Children living at University Village love picking out produce, Bork said. Some of them come on their own to pick out items for their entire family, gaining a sense of independence and parental trust.
Cooking up opportunity
In addition to supplying fresh produce to students and their dependents, and to the broader L.A. community through Food Forward, Gardner and Watson are developing a mobile app to notify students in real time of the availability of excess food from campus events. They are also leading a campuswide campaign to raise awareness about the issue of student hunger, conducting focus groups to learn more about the issue and facilitating cooking classes that feature fresh, nutritious ingredients.
The first class, held in the fall quarter at 580 Café, was led by former White House pastry chef Bill Yosses, who has visited campus several times over the past year as a guest of the UCLA Healthy Campus Initiative, a campuswide effort, envisioned and supported by philanthropists Jane and Terry Semel, that emphasizes the health and wellness of students, staff and faculty.
A second class, led by first-year UCLA medical student Marquell Craddock, was held in March at University Village.
“I like to make vegetables the main dish,” Craddock said. “I think that’s something that’s truly important.” Using many of the fresh whole foods delivered by Gardner and Watson, Craddock demonstrated in class how to make a simple fruit bash finished with lemon juice and mint; roasted sweet and spicy cauliflower; and a chickpea salad with honey mustard vinaigrette and shaved parmesan.
Craddock advised attendees to never buy more than they need. He and his wife generally know what food items they have in their kitchen at all times, he said, and they like to be creative in the kitchen.

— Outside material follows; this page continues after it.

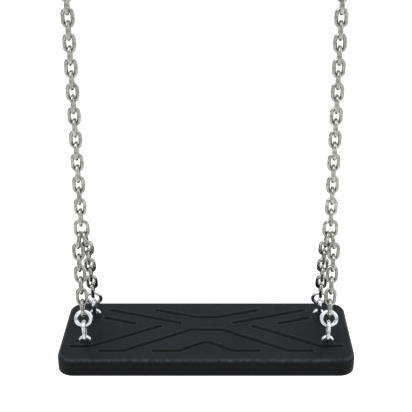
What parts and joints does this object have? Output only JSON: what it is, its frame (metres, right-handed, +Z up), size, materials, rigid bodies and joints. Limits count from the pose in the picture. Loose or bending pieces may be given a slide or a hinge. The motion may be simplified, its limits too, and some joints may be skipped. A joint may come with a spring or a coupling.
{
  "type": "chain-hung swing seat",
  "caption": "Flat moulded rubber swing seat with grip grooves, hung on two steel link chains that each split into a front and a rear leg, with pivot hangers for a beam.",
  "frame": {"origin": "middle of the four beam bolt holes, on the top faces of the two hanger plates", "axes": "+X along the beam and the seat, +Y to the back, +Z up; the swing hangs below the origin"},
  "size_m": [0.46, 0.18, 0.6847],
  "materials": {
    "seat_rubber": "fine moulded matte",
    "chain_steel": "galvanised",
    "fitting_steel": "bright zinc",
    "hanger_steel": "hot-dip galvanised",
    "insert_plate": "as rolled",
    "bush_nylon": "natural nylon"
  },
  "bodies": {
    "hangers": {"left_hanger_bracket": "hanger_steel", "right_hanger_bracket": "hanger_steel", "pivot_bolts": "hanger_steel", "pivot_washers": "hanger_steel", "pivot_nuts": "hanger_steel"},
    "left_eye": {"left_swing_eye": "hanger_steel", "left_bearing_bush": "bush_nylon"},
    "left_shackle": {"left_shackle_bow": "hanger_steel", "left_shackle_pin": "hanger_steel"},
    "left_chain_top": {"left_chain_links_01_02": "chain_steel"},
    "left_chain_upper": {"left_chain_links_03_04": "chain_steel", "left_chain_links_05_06": "chain_steel", "left_chain_links_07_08": "chain_steel", "left_chain_links_09_10": "chain_steel"},
    "left_chain_lower": {"left_chain_links_11_12": "chain_steel", "left_chain_links_13_14": "chain_steel", "left_chain_links_15_16": "chain_steel", "left_chain_links_17_18": "chain_steel"},
    "left_chain_bottom": {"left_chain_links_19_20": "chain_steel", "left_chain_links_21": "chain_steel"},
    "left_junction": {"left_junction_link": "chain_steel"},
    "right_eye": {"right_swing_eye": "hanger_steel", "right_bearing_bush": "bush_nylon"},
    "right_shackle": {"right_shackle_bow": "hanger_steel", "right_shackle_pin": "hanger_steel"},
    "right_chain_top": {"right_chain_links_01_02": "chain_steel"},
    "right_chain_upper": {"right_chain_links_03_04": "chain_steel", "right_chain_links_05_06": "chain_steel", "right_chain_links_07_08": "chain_steel", "right_chain_links_09_10": "chain_steel"},
    "right_chain_lower": {"right_chain_links_11_12": "chain_steel", "right_chain_links_13_14": "chain_steel", "right_chain_links_15_16": "chain_steel", "right_chain_links_17_18": "chain_steel"},
    "right_chain_bottom": {"right_chain_links_19_20": "chain_steel", "right_chain_links_21": "chain_steel"},
    "right_junction": {"right_junction_link": "chain_steel"},
    "seat": {"left_front_leg_links": "chain_steel", "left_front_ring": "fitting_steel", "left_front_seat_link": "fitting_steel", "left_front_staple": "fitting_steel", "left_rear_leg_links": "chain_steel", "left_rear_ring": "fitting_steel", "left_rear_seat_link": "fitting_steel", "left_rear_staple": "fitting_steel", "right_front_leg_links": "chain_steel", "right_front_ring": "fitting_steel", "right_front_seat_link": "fitting_steel", "right_front_staple": "fitting_steel", "right_rear_leg_links": "chain_steel", "right_rear_ring": "fitting_steel", "right_rear_seat_link": "fitting_steel", "right_rear_staple": "fitting_steel", "seat_insert_plate": "insert_plate", "seat_rubber": "seat_rubber", "staple_nuts": "fitting_steel"}
  },
  "joints": [
    {"name": "left_swing", "type": "hinge", "parent": "hangers", "child": "left_eye", "pos_m": [-0.191, 0, -0.028], "axis": [1, 0, 0], "range_deg": [-60, 60]},
    {"name": "left_shackle_tilt", "type": "hinge", "parent": "left_eye", "child": "left_shackle", "pos_m": [-0.191, 0, -0.0602], "axis": [1, 0, 0], "range_deg": [-20, 20]},
    {"name": "left_sway", "type": "hinge", "parent": "left_shackle", "child": "left_chain_top", "pos_m": [-0.191, 0, -0.0839], "axis": [0, 1, 0], "range_deg": [-10, 10]},
    {"name": "left_upper_bend", "type": "hinge", "parent": "left_chain_top", "child": "left_chain_upper", "pos_m": [-0.191, 0, -0.1262], "axis": [1, 0, 0], "range_deg": [-12, 12]},
    {"name": "left_middle_bend", "type": "hinge", "parent": "left_chain_upper", "child": "left_chain_lower", "pos_m": [-0.191, 0, -0.2702], "axis": [1, 0, 0], "range_deg": [-24, 24]},
    {"name": "left_lower_bend", "type": "hinge", "parent": "left_chain_lower", "child": "left_chain_bottom", "pos_m": [-0.191, 0, -0.4142], "axis": [1, 0, 0], "range_deg": [-12, 12]},
    {"name": "left_level", "type": "hinge", "parent": "left_chain_bottom", "child": "left_junction", "pos_m": [-0.191, 0, -0.4682], "axis": [0, 1, 0], "range_deg": [-10, 10]},
    {"name": "right_swing", "type": "hinge", "parent": "hangers", "child": "right_eye", "pos_m": [0.191, 0, -0.028], "axis": [1, 0, 0], "range_deg": [-60, 60]},
    {"name": "right_shackle_tilt", "type": "hinge", "parent": "right_eye", "child": "right_shackle", "pos_m": [0.191, 0, -0.0602], "axis": [1, 0, 0], "range_deg": [-20, 20]},
    {"name": "right_sway", "type": "hinge", "parent": "right_shackle", "child": "right_chain_top", "pos_m": [0.191, 0, -0.0839], "axis": [0, 1, 0], "range_deg": [-10, 10]},
    {"name": "right_upper_bend", "type": "hinge", "parent": "right_chain_top", "child": "right_chain_upper", "pos_m": [0.191, 0, -0.1262], "axis": [1, 0, 0], "range_deg": [-12, 12]},
    {"name": "right_middle_bend", "type": "hinge", "parent": "right_chain_upper", "child": "right_chain_lower", "pos_m": [0.191, 0, -0.2702], "axis": [1, 0, 0], "range_deg": [-24, 24]},
    {"name": "right_lower_bend", "type": "hinge", "parent": "right_chain_lower", "child": "right_chain_bottom", "pos_m": [0.191, 0, -0.4142], "axis": [1, 0, 0], "range_deg": [-12, 12]},
    {"name": "right_level", "type": "hinge", "parent": "right_chain_bottom", "child": "right_junction", "pos_m": [0.191, 0, -0.4682], "axis": [0, 1, 0], "range_deg": [-10, 10]},
    {"name": "seat_rock", "type": "hinge", "parent": "left_junction", "child": "seat", "pos_m": [-0.191, 0, -0.4879], "axis": [1, 0, 0], "range_deg": [-20, 20]}
  ],
  "couplings": [
    {"joint": "left_middle_bend", "follows": "left_upper_bend", "ratio": -2},
    {"joint": "left_lower_bend", "follows": "left_upper_bend", "ratio": 1},
    {"joint": "left_level", "follows": "left_sway", "ratio": -1},
    {"joint": "right_swing", "follows": "left_swing", "ratio": 1},
    {"joint": "right_shackle_tilt", "follows": "left_shackle_tilt", "ratio": 1},
    {"joint": "right_sway", "follows": "left_sway", "ratio": 1},
    {"joint": "right_upper_bend", "follows": "left_upper_bend", "ratio": 1},
    {"joint": "right_middle_bend", "follows": "left_upper_bend", "ratio": -2},
    {"joint": "right_lower_bend", "follows": "left_upper_bend", "ratio": 1},
    {"joint": "right_level", "follows": "left_sway", "ratio": -1}
  ]
}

“People always ask me for recipes, and I’m like ‘Hey, what do you have in the cabinet? Let’s make it happen.’”
For Gardner, this work is not only beneficial to her peers, it also has personal meaning.
Gardner, who volunteers for the campus chapter of Swipe Out Hunger and was enrolled in UCLA’s inaugural Food Studies and Food Justice class, has also volunteered with anti-poverty organizations in Los Angeles, New York and Washington, D.C. She was raised by a single mother of five who fed her family on one income and enrolled in college when Gardner was in elementary school.

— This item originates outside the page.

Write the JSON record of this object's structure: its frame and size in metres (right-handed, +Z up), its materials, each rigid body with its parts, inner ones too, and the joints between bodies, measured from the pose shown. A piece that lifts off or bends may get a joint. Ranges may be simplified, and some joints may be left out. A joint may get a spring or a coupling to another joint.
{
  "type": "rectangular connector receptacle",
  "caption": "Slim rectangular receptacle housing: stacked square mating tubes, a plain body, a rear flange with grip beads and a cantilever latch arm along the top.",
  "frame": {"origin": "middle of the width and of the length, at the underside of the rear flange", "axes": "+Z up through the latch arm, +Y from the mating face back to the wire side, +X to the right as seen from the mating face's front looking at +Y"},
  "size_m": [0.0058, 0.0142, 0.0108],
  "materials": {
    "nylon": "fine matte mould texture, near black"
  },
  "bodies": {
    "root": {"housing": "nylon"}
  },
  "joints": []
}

“It’s hard to be on food assistance, skipping meals or not going out with friends to eat,” said Gardner. “When I bring the food to the University Village apartments, I’m reminded of my family. My mom would be someone picking up produce, because Cal Fresh (the state’s nutrition subsistence program) only goes so far.”
She said the GFI fellowship and food justice class have helped her better understand her own history with food insecurity. It has also helped her feel more confident and less embarrassed about sharing her own experiences of going hungry.
“People think they know what food insecurity looks like, but the truth is there are food-insecure people at UCLA and at virtually every college campus in the nation. They may not only be food-insecure, they may also be homeless. People are alarmed when they hear about this. It’s not something they’re attuned to.”